======== DATA LISTING ========

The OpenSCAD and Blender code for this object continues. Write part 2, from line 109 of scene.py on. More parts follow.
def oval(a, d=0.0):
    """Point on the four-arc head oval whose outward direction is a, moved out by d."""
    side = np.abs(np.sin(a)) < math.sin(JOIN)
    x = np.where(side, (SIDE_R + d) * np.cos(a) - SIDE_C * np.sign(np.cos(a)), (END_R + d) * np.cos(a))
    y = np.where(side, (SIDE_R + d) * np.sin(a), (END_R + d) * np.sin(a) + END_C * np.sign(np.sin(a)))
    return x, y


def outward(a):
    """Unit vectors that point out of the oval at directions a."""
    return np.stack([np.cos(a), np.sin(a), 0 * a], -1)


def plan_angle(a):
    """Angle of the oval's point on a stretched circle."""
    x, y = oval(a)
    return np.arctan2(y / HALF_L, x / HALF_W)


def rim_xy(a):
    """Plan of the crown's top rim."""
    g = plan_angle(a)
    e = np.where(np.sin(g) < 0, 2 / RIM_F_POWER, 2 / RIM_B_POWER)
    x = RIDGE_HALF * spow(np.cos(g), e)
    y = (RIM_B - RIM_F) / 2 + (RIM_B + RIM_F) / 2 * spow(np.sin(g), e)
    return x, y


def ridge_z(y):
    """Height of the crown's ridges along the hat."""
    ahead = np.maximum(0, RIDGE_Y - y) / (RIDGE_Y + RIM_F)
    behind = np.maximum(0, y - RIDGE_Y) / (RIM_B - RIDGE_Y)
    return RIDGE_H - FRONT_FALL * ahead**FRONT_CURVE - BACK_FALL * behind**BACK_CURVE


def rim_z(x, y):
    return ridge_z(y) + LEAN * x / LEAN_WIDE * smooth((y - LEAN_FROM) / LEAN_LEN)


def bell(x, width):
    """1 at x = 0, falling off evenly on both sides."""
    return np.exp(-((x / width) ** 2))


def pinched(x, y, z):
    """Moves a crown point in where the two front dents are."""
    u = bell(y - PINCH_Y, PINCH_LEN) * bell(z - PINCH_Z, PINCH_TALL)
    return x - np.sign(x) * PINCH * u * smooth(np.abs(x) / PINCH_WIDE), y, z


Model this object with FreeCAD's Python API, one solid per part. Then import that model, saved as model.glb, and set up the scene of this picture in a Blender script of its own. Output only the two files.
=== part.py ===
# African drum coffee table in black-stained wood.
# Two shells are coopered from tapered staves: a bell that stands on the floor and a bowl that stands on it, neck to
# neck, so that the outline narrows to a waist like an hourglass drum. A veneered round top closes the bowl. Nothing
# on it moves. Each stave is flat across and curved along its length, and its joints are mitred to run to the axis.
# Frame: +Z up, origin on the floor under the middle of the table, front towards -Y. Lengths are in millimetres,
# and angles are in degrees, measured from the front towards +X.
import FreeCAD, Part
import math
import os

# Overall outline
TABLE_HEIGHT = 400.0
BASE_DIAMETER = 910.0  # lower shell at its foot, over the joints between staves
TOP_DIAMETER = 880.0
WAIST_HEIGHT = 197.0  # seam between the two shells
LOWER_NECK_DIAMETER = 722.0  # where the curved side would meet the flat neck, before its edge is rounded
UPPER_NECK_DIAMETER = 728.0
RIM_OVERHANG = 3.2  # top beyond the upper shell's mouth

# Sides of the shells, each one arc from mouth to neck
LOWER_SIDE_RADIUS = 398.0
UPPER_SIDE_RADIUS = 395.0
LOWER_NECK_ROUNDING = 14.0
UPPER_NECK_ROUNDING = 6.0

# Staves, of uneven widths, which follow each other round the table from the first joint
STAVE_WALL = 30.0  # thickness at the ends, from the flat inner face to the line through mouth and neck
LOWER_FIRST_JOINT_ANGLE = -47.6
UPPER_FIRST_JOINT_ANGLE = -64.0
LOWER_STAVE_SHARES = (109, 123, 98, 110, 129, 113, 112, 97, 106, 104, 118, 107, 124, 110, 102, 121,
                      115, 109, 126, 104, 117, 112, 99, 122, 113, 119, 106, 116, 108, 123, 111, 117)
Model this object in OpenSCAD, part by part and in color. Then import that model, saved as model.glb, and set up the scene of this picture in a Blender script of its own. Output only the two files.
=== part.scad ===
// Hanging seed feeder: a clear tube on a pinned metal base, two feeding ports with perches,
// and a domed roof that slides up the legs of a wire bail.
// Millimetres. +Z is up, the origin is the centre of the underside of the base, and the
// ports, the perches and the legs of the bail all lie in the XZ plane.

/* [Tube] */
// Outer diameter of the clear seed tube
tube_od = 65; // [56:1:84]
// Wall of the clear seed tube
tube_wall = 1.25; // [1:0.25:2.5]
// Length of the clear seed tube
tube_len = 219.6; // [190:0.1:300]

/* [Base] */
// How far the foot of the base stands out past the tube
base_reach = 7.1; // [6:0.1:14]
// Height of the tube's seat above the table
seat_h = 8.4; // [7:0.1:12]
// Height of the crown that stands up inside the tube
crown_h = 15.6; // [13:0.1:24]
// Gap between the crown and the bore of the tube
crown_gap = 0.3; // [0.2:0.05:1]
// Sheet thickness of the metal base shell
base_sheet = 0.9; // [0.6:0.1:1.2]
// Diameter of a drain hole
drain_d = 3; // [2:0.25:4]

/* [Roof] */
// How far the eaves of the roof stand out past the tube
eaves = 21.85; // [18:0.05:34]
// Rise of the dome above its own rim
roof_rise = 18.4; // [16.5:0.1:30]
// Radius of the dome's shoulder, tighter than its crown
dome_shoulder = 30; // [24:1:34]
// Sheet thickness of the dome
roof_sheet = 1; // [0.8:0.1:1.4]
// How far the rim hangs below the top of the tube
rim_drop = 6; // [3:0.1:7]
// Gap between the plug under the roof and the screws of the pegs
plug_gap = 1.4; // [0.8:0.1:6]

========

**TASK OBJECTIVE**
Spot every line that holds "Blender" and copy it.

**TASK RESPONSE**
The OpenSCAD and Blender code for this object continues. Write part 2, from line 109 of scene.py on. More parts follow.
Model this object with FreeCAD's Python API, one solid per part. Then import that model, saved as model.glb, and set up the scene of this picture in a Blender script of its own. Output only the two files.
Model this object in OpenSCAD, part by part and in color. Then import that model, saved as model.glb, and set up the scene of this picture in a Blender script of its own. Output only the two files.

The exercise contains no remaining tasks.